**Entries supplied**
* * * * * * * * *
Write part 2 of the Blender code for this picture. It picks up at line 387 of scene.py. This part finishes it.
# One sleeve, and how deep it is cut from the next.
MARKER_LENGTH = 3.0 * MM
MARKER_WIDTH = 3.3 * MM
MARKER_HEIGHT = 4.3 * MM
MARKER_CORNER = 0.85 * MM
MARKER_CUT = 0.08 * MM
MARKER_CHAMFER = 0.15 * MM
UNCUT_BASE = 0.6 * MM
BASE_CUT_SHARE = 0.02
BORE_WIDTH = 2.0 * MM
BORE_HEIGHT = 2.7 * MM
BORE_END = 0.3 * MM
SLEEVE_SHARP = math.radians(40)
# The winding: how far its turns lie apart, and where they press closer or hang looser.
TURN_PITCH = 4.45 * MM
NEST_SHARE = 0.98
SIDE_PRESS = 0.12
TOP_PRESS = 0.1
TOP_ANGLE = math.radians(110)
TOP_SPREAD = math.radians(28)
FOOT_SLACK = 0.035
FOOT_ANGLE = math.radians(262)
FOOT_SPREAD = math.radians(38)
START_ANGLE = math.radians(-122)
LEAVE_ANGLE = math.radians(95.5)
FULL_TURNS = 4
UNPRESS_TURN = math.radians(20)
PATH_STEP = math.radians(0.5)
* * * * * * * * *
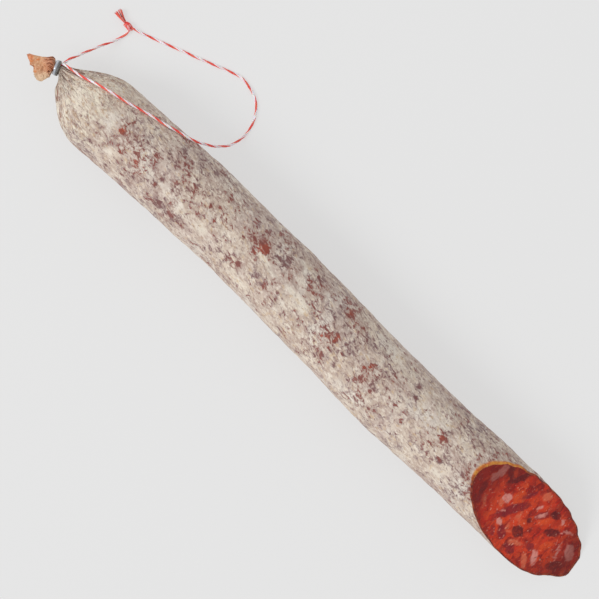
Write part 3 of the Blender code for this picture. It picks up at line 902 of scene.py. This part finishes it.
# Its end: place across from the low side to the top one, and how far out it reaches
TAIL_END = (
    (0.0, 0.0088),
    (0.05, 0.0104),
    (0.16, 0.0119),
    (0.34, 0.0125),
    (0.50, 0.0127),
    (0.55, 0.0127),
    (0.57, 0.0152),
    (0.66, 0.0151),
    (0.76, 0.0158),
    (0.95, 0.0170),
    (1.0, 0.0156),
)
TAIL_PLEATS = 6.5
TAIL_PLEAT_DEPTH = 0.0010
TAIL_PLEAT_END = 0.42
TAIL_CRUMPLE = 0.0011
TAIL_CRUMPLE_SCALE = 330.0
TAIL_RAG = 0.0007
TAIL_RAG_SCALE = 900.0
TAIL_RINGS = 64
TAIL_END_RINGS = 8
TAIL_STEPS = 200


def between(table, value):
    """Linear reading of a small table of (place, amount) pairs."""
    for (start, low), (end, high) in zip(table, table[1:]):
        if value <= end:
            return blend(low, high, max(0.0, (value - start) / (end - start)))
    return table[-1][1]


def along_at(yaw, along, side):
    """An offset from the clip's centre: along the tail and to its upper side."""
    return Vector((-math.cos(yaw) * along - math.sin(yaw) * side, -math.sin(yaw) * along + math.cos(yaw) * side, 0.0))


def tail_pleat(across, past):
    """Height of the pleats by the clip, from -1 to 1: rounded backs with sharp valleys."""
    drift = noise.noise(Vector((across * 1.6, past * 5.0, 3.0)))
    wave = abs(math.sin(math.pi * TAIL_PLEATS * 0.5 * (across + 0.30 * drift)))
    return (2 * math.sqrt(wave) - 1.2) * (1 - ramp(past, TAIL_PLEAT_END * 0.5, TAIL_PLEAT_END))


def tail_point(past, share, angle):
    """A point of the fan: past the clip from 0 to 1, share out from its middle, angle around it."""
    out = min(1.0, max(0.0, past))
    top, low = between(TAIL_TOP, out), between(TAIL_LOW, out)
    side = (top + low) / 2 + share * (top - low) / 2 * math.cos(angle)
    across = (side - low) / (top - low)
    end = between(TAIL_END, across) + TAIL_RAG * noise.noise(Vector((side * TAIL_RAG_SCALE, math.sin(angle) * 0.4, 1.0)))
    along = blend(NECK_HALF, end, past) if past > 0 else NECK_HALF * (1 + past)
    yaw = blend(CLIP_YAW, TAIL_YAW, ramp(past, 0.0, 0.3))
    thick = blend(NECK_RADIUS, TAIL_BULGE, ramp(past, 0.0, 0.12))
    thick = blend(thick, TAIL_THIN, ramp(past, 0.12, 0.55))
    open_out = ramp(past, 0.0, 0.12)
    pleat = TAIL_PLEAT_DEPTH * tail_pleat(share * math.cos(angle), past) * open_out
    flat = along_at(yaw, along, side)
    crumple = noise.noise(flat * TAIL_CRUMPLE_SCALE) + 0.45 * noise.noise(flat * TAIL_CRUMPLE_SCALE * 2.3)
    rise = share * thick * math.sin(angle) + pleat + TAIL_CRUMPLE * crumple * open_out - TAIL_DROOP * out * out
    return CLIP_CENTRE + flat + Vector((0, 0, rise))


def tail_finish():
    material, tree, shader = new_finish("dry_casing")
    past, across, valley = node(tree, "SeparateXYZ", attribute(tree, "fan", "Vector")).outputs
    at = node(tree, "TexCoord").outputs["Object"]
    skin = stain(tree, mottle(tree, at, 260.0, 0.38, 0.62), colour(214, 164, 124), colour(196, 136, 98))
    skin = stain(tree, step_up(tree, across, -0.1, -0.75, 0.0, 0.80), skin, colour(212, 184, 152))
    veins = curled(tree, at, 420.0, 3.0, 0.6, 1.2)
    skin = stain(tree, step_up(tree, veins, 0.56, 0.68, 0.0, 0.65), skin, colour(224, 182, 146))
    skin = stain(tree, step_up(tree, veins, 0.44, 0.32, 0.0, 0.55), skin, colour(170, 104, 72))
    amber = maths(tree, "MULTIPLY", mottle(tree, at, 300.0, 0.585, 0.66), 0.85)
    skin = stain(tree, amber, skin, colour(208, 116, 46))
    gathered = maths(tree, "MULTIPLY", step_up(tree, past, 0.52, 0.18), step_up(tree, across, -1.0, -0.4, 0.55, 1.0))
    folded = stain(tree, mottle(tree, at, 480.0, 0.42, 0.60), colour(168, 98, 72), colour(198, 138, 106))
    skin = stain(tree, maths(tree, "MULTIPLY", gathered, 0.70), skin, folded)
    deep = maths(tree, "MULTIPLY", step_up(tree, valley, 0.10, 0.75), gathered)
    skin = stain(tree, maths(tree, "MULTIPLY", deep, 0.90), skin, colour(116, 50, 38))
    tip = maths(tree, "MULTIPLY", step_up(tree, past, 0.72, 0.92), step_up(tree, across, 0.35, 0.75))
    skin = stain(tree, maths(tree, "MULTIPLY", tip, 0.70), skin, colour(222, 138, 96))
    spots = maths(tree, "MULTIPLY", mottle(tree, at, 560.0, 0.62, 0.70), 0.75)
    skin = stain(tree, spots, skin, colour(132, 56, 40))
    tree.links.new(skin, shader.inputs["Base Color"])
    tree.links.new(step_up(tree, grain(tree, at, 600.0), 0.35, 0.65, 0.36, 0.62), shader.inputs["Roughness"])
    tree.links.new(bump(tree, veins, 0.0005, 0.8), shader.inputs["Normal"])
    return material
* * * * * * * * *
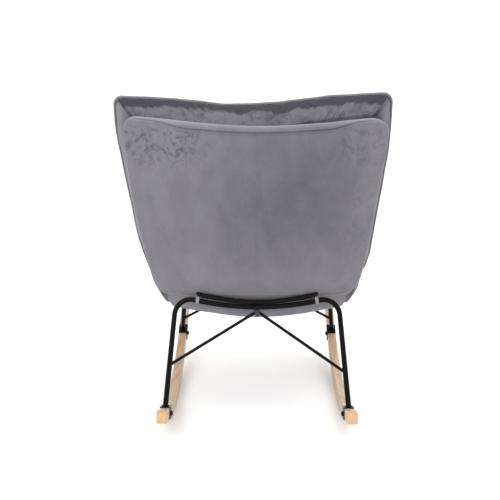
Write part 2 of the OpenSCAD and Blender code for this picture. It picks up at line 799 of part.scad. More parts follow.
* * * * * * * * *
**What you have to do**
Above are the records; print exactly the lines from the line with "Write part 2 of the Blender" to the line with "PATH_STEP = math.radians(0.5)", including both, and nothing else.

**Reply to the exercise**
Write part 2 of the Blender code for this picture. It picks up at line 387 of scene.py. This part finishes it.
# One sleeve, and how deep it is cut from the next.
MARKER_LENGTH = 3.0 * MM
MARKER_WIDTH = 3.3 * MM
MARKER_HEIGHT = 4.3 * MM
MARKER_CORNER = 0.85 * MM
MARKER_CUT = 0.08 * MM
MARKER_CHAMFER = 0.15 * MM
UNCUT_BASE = 0.6 * MM
BASE_CUT_SHARE = 0.02
BORE_WIDTH = 2.0 * MM
BORE_HEIGHT = 2.7 * MM
BORE_END = 0.3 * MM
SLEEVE_SHARP = math.radians(40)
# The winding: how far its turns lie apart, and where they press closer or hang looser.
TURN_PITCH = 4.45 * MM
NEST_SHARE = 0.98
SIDE_PRESS = 0.12
TOP_PRESS = 0.1
TOP_ANGLE = math.radians(110)
TOP_SPREAD = math.radians(28)
FOOT_SLACK = 0.035
FOOT_ANGLE = math.radians(262)
FOOT_SPREAD = math.radians(38)
START_ANGLE = math.radians(-122)
LEAVE_ANGLE = math.radians(95.5)
FULL_TURNS = 4
UNPRESS_TURN = math.radians(20)
PATH_STEP = math.radians(0.5)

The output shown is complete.